Document your condo's condition with photos before signing the lease to protect your deposit.

Taking Photo Inventory Before Moving Into Bangkok Condo: Why It Matters

Summary

Learn why taking a bangkok condo photo inventory is essential when moving in. Protect yourself from unfair damage claims and ensure your security deposit r

You found a great condo near BTS Phrom Phong, signed the lease, paid two months deposit plus one month advance, and moved your stuff in on a Saturday afternoon. Six months later you move out, and the landlord deducts 8,000 THB from your deposit for a scratch on the kitchen counter that was already there when you arrived. Sound familiar? This exact situation plays out hundreds of times a month across Bangkok. The fix is simple, free, and takes about 20 minutes: a proper photo inventory before you unpack a single box.

What a Photo Inventory Actually Is

A photo inventory is a time stamped set of photos and videos that document the exact condition of your condo unit on the day you take possession. We are talking about walls, floors, ceilings, countertops, appliances, bathroom fixtures, furniture, curtains, air conditioning units, and every scratch, stain, or crack that already exists. The goal is proof. If it was damaged before you moved in, your photos say so.

Think of it like the walk around inspection you do when you pick up a rental car at Suvarnabhumi. You note every dent and ding so you do not get charged later. Same concept, bigger stakes. A two bedroom condo near MRT Phra Ram 9 renting for 25,000 to 35,000 THB per month typically requires a deposit of 50,000 to 70,000 THB. That is real money worth protecting.

Most landlords in Bangkok use a simple condition checklist during handover, but those paper forms rarely capture enough detail. A checkbox that says "living room walls: good condition" does not help you when the landlord later claims you caused a hairline crack near the window frame. Photos do.

How to Take a Proper Photo Inventory in a Bangkok Condo

Start at the front door and work clockwise through every room. Use your phone camera with the date and time stamp enabled. If your phone does not have a built in timestamp feature, download a free app like Timestamp Camera. Natural daylight works best, so try to do this during daytime hours.

Take wide shots of each room first, then close ups of any existing damage. Open every cabinet, every drawer. Turn on every burner on the stove.
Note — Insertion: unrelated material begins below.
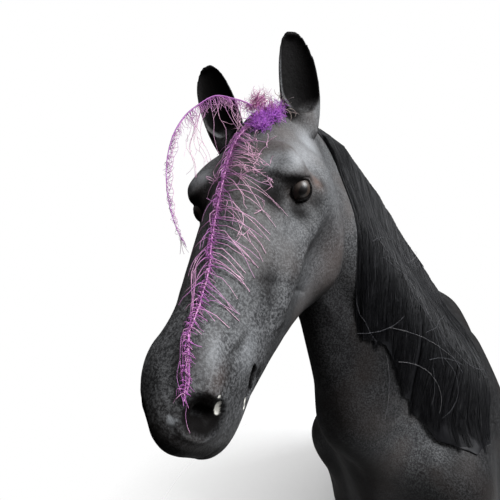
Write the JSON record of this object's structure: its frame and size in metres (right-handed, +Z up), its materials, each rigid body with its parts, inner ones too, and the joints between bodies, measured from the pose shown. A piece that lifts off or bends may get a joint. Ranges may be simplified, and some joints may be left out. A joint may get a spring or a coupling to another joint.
{
  "type": "life-size horse statue bust",
  "caption": "Life-size bust of a dark horse looking to its left, with glass eyes, a long hair mane over its left side and a purple feather plume at the poll, cut flat below.",
  "frame": {"origin": "on the flat underside of the bust, 570 mm behind the poll on the horse's middle plane", "axes": "the horse's body faces -Y, +X is its left side, +Z is up"},
  "size_m": [0.4707, 1.1796, 1.1485],
  "materials": {
    "coat": "matte charcoal-black cast resin with a fine grey coat grain, scuffed and chipped at the muzzle",
    "eye": "glossy dark brown glass eye",
    "hair": "long straight black horsehair with a soft sheen",
    "fluff": "bright violet marabou fluff",
    "feather": "magenta-purple stripped feather with pale pink barbs"
  },
  "bodies": {
    "root": {"horse_bust": "coat", "left_eye": "eye", "right_eye": "eye", "mane": "hair", "plume_tuft": "fluff", "face_feather": "feather", "arched_feather": "feather"}
  },
  "joints": []
}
Run each air conditioning unit for a few minutes. Flush toilets. Check that the water heater works. Test the washing machine if one is included. A friend of mine moved into a studio on Soi Sukhumvit 39 near BTS Phrom Phong and discovered three weeks later that the built in microwave had a broken door latch. By then the landlord insisted it was working at handover. No photos, no proof, no luck.

Shoot a slow video walkthrough as well. Start at the entrance, narrate the date and unit number out loud, and pan across every surface. Video catches things that individual photos sometimes miss, like a wobbly ceiling fan or a window that does not close properly.
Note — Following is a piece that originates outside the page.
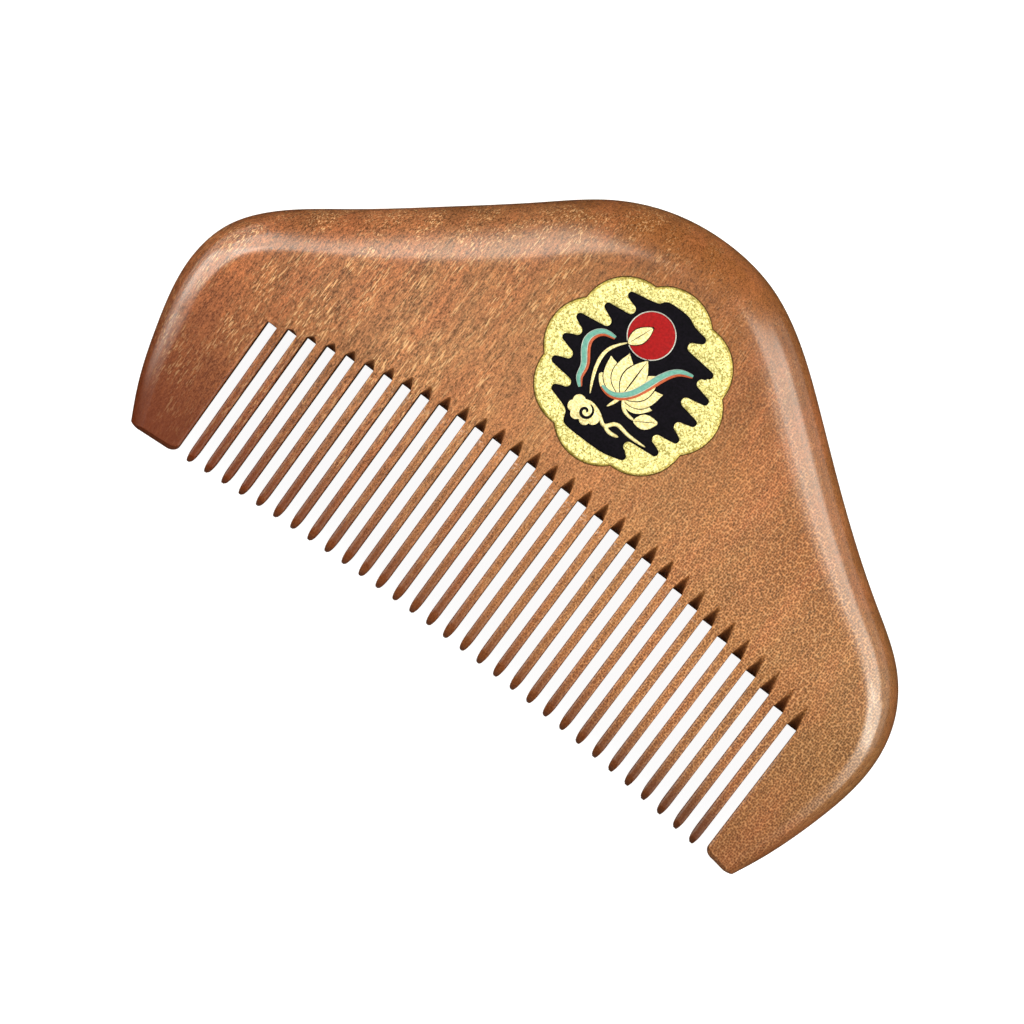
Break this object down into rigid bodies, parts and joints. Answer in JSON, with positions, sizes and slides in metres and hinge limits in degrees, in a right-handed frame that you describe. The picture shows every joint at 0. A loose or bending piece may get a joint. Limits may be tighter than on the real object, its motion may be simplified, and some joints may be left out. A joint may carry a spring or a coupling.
{
  "type": "beard comb",
  "caption": "Flat wooden pocket comb with a hill-shaped back, sawn teeth between two end guards, and a lobed gold and enamel medallion in its face.",
  "frame": {"origin": "under the middle of the bounding box, on the plane of the flat back, with the comb lying face up", "axes": "+X along the comb's length, +Y from the tips of the teeth to the crown, +Z out of the front face"},
  "size_m": [0.1048, 0.062, 0.0108],
  "materials": {
    "wood": "oiled and polished, fine grain along the teeth",
    "glue": "clear adhesive film",
    "gold_plate": "pale gold, finely hammered",
    "black_enamel": "satin enamel",
    "red_enamel": "satin enamel",
    "teal_enamel": "satin enamel",
    "orange_enamel": "satin enamel"
  },
  "bodies": {
    "root": {"comb_body": "wood", "adhesive_bed": "glue", "medallion_plate": "gold_plate", "field_enamel": "black_enamel", "sun_enamel": "red_enamel", "ribbon_enamel_left": "teal_enamel", "ribbon_enamel_right": "teal_enamel", "ribbon_lining_left": "orange_enamel", "ribbon_lining_right": "orange_enamel"}
  },
  "joints": []
}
Pay extra attention to these common problem spots in Bangkok condos: water stains on ceilings from upstairs units, mold in bathroom corners, chipped tiles near entryways, scratches on laminate flooring, and marks on painted walls. These are the exact items landlords tend to deduct from deposits.

What to Do With Your Photos After You Take Them

Taking the photos is only half the job. You need to store them somewhere with a verifiable timestamp and share them with your landlord. Email yourself the entire set on the same day so you have a dated record in your inbox. Better yet, email the photos directly to your landlord or property manager with a short message like "attached are photos documenting unit condition at move in, taken today." If they reply or even just acknowledge receipt, you have a paper trail.

Back up everything to Google Drive or iCloud. Create a folder named with the building, unit number, and move in date. For example, "Life Asoke, Unit 1205, 15 Jan 2025." This sounds obsessive until the day you need it. A couple I know rented a one bedroom at Ideo Mobi Sukhumvit for 22,000 THB per month. At checkout the management company tried to charge them 12,000 THB for a stained sofa cushion. They pulled up their move in photos showing the same stain already there. Full deposit returned within two weeks.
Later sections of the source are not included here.